> **Exercise task**
Go through the records underneath and write each one out again exactly.

> **Records supplied**
|---|
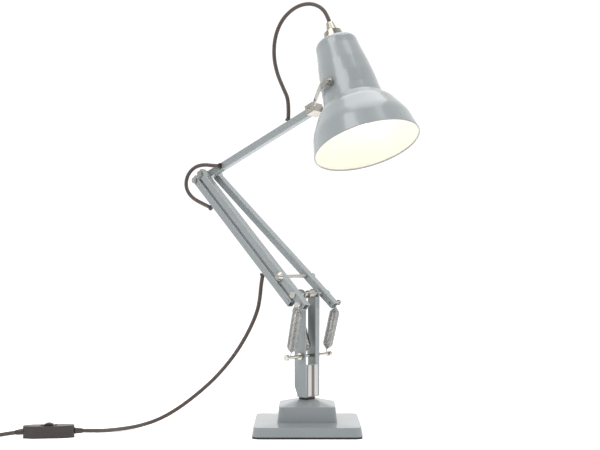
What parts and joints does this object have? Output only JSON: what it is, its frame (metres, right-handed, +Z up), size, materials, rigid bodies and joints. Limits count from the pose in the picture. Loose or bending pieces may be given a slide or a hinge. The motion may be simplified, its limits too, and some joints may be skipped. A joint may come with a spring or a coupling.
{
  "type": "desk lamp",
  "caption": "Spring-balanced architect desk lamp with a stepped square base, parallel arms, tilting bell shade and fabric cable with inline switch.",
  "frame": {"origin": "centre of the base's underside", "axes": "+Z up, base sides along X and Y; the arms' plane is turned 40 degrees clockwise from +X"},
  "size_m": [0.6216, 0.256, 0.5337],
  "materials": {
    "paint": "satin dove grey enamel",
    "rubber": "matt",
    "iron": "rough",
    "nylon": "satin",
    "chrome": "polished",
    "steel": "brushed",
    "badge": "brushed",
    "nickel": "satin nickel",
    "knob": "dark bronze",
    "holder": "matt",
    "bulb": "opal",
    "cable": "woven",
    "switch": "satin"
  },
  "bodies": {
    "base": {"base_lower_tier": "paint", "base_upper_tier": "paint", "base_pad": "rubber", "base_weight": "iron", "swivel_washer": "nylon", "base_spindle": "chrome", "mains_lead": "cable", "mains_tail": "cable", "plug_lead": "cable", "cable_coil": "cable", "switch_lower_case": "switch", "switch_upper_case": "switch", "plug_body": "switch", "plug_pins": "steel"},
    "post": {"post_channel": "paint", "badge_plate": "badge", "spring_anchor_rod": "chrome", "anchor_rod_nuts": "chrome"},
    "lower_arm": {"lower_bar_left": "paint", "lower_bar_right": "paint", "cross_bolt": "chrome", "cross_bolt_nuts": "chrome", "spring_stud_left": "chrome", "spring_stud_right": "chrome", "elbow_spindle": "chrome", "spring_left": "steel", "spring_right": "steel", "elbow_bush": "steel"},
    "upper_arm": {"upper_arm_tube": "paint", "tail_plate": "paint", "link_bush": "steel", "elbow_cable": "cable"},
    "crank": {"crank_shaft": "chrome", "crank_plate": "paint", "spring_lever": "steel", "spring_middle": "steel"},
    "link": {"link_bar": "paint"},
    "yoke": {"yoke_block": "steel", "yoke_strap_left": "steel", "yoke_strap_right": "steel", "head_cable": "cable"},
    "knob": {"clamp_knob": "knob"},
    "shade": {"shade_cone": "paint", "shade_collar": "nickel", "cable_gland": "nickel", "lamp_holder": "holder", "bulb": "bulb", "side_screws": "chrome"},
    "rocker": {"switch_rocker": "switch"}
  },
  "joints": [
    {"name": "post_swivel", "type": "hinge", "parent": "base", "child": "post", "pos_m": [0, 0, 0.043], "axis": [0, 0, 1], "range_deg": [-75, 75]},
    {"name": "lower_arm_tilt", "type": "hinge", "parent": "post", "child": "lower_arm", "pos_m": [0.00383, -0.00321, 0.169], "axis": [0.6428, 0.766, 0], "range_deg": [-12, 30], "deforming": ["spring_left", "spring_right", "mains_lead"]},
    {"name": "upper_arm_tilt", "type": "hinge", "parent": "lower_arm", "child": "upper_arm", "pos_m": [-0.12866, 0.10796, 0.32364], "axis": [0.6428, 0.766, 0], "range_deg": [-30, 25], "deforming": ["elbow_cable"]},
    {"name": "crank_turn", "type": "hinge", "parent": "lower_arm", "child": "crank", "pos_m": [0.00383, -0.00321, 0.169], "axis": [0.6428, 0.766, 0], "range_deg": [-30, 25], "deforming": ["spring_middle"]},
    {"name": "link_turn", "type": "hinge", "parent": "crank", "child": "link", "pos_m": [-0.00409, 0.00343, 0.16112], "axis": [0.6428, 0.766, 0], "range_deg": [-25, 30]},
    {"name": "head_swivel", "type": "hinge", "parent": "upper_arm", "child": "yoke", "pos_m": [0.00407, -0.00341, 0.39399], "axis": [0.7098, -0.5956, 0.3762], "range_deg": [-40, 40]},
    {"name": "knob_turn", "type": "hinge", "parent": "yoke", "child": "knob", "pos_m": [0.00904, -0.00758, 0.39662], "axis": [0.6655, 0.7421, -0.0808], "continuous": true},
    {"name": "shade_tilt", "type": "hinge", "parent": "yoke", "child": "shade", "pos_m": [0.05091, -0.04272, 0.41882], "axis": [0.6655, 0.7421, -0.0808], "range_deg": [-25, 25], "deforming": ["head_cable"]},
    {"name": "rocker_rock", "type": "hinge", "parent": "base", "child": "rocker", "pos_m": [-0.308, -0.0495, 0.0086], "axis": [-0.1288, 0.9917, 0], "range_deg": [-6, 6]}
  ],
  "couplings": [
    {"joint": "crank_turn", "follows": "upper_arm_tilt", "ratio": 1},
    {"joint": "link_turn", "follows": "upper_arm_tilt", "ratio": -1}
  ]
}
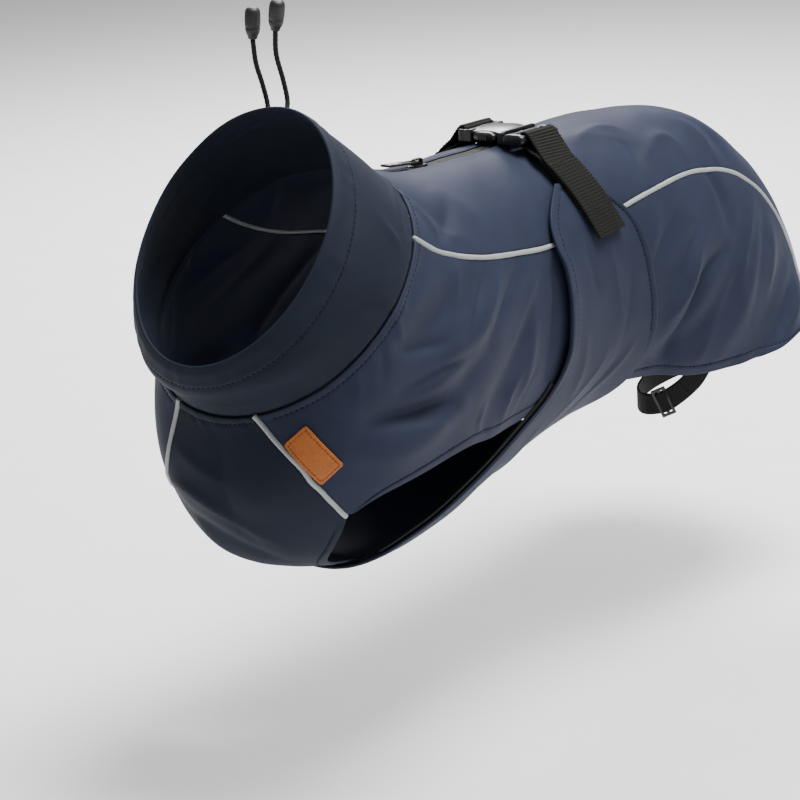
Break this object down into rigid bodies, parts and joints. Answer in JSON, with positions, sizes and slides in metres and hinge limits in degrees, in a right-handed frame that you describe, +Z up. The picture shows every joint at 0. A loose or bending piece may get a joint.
|---|
> **Complete response**
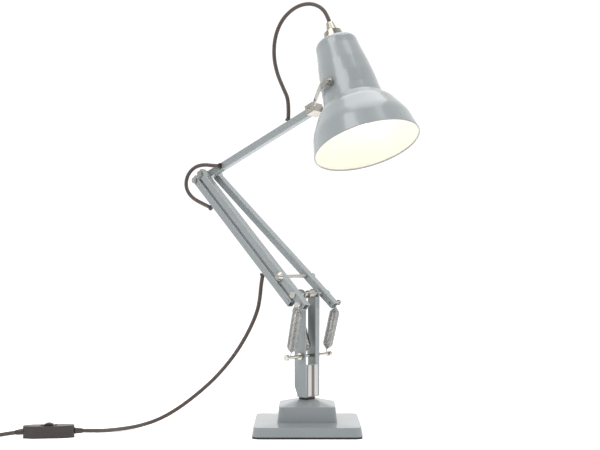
What parts and joints does this object have? Output only JSON: what it is, its frame (metres, right-handed, +Z up), size, materials, rigid bodies and joints. Limits count from the pose in the picture. Loose or bending pieces may be given a slide or a hinge. The motion may be simplified, its limits too, and some joints may be skipped. A joint may come with a spring or a coupling.
{
  "type": "desk lamp",
  "caption": "Spring-balanced architect desk lamp with a stepped square base, parallel arms, tilting bell shade and fabric cable with inline switch.",
  "frame": {"origin": "centre of the base's underside", "axes": "+Z up, base sides along X and Y; the arms' plane is turned 40 degrees clockwise from +X"},
  "size_m": [0.6216, 0.256, 0.5337],
  "materials": {
    "paint": "satin dove grey enamel",
    "rubber": "matt",
    "iron": "rough",
    "nylon": "satin",
    "chrome": "polished",
    "steel": "brushed",
    "badge": "brushed",
    "nickel": "satin nickel",
    "knob": "dark bronze",
    "holder": "matt",
    "bulb": "opal",
    "cable": "woven",
    "switch": "satin"
  },
  "bodies": {
    "base": {"base_lower_tier": "paint", "base_upper_tier": "paint", "base_pad": "rubber", "base_weight": "iron", "swivel_washer": "nylon", "base_spindle": "chrome", "mains_lead": "cable", "mains_tail": "cable", "plug_lead": "cable", "cable_coil": "cable", "switch_lower_case": "switch", "switch_upper_case": "switch", "plug_body": "switch", "plug_pins": "steel"},
    "post": {"post_channel": "paint", "badge_plate": "badge", "spring_anchor_rod": "chrome", "anchor_rod_nuts": "chrome"},
    "lower_arm": {"lower_bar_left": "paint", "lower_bar_right": "paint", "cross_bolt": "chrome", "cross_bolt_nuts": "chrome", "spring_stud_left": "chrome", "spring_stud_right": "chrome", "elbow_spindle": "chrome", "spring_left": "steel", "spring_right": "steel", "elbow_bush": "steel"},
    "upper_arm": {"upper_arm_tube": "paint", "tail_plate": "paint", "link_bush": "steel", "elbow_cable": "cable"},
    "crank": {"crank_shaft": "chrome", "crank_plate": "paint", "spring_lever": "steel", "spring_middle": "steel"},
    "link": {"link_bar": "paint"},
    "yoke": {"yoke_block": "steel", "yoke_strap_left": "steel", "yoke_strap_right": "steel", "head_cable": "cable"},
    "knob": {"clamp_knob": "knob"},
    "shade": {"shade_cone": "paint", "shade_collar": "nickel", "cable_gland": "nickel", "lamp_holder": "holder", "bulb": "bulb", "side_screws": "chrome"},
    "rocker": {"switch_rocker": "switch"}
  },
  "joints": [
    {"name": "post_swivel", "type": "hinge", "parent": "base", "child": "post", "pos_m": [0, 0, 0.043], "axis": [0, 0, 1], "range_deg": [-75, 75]},
    {"name": "lower_arm_tilt", "type": "hinge", "parent": "post", "child": "lower_arm", "pos_m": [0.00383, -0.00321, 0.169], "axis": [0.6428, 0.766, 0], "range_deg": [-12, 30], "deforming": ["spring_left", "spring_right", "mains_lead"]},
    {"name": "upper_arm_tilt", "type": "hinge", "parent": "lower_arm", "child": "upper_arm", "pos_m": [-0.12866, 0.10796, 0.32364], "axis": [0.6428, 0.766, 0], "range_deg": [-30, 25], "deforming": ["elbow_cable"]},
    {"name": "crank_turn", "type": "hinge", "parent": "lower_arm", "child": "crank", "pos_m": [0.00383, -0.00321, 0.169], "axis": [0.6428, 0.766, 0], "range_deg": [-30, 25], "deforming": ["spring_middle"]},
    {"name": "link_turn", "type": "hinge", "parent": "crank", "child": "link", "pos_m": [-0.00409, 0.00343, 0.16112], "axis": [0.6428, 0.766, 0], "range_deg": [-25, 30]},
    {"name": "head_swivel", "type": "hinge", "parent": "upper_arm", "child": "yoke", "pos_m": [0.00407, -0.00341, 0.39399], "axis": [0.7098, -0.5956, 0.3762], "range_deg": [-40, 40]},
    {"name": "knob_turn", "type": "hinge", "parent": "yoke", "child": "knob", "pos_m": [0.00904, -0.00758, 0.39662], "axis": [0.6655, 0.7421, -0.0808], "continuous": true},
    {"name": "shade_tilt", "type": "hinge", "parent": "yoke", "child": "shade", "pos_m": [0.05091, -0.04272, 0.41882], "axis": [0.6655, 0.7421, -0.0808], "range_deg": [-25, 25], "deforming": ["head_cable"]},
    {"name": "rocker_rock", "type": "hinge", "parent": "base", "child": "rocker", "pos_m": [-0.308, -0.0495, 0.0086], "axis": [-0.1288, 0.9917, 0], "range_deg": [-6, 6]}
  ],
  "couplings": [
    {"joint": "crank_turn", "follows": "upper_arm_tilt", "ratio": 1},
    {"joint": "link_turn", "follows": "upper_arm_tilt", "ratio": -1}
  ]
}
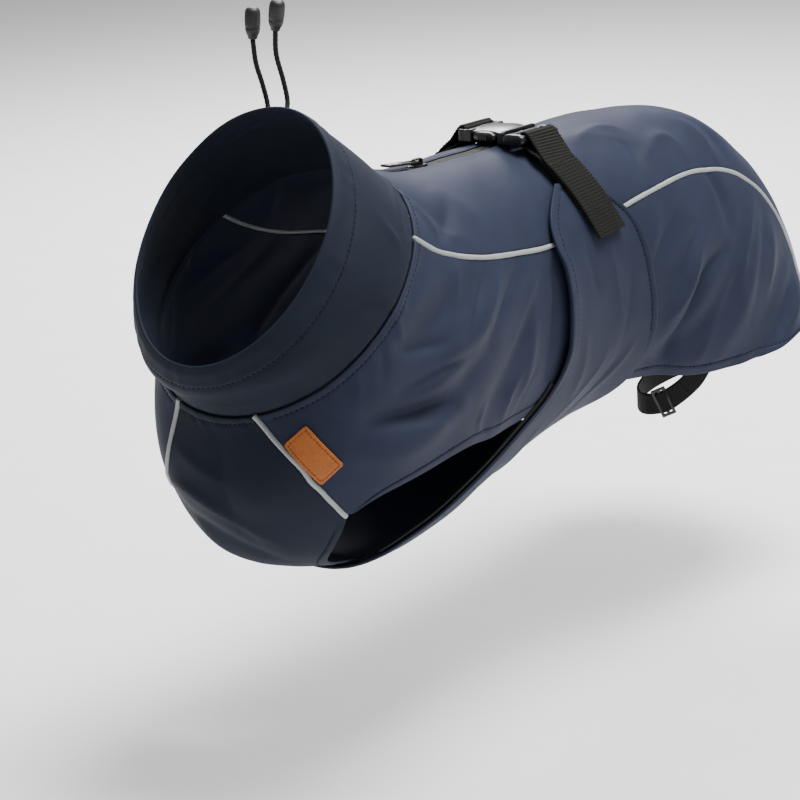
Break this object down into rigid bodies, parts and joints. Answer in JSON, with positions, sizes and slides in metres and hinge limits in degrees, in a right-handed frame that you describe, +Z up. The picture shows every joint at 0. A loose or bending piece may get a joint.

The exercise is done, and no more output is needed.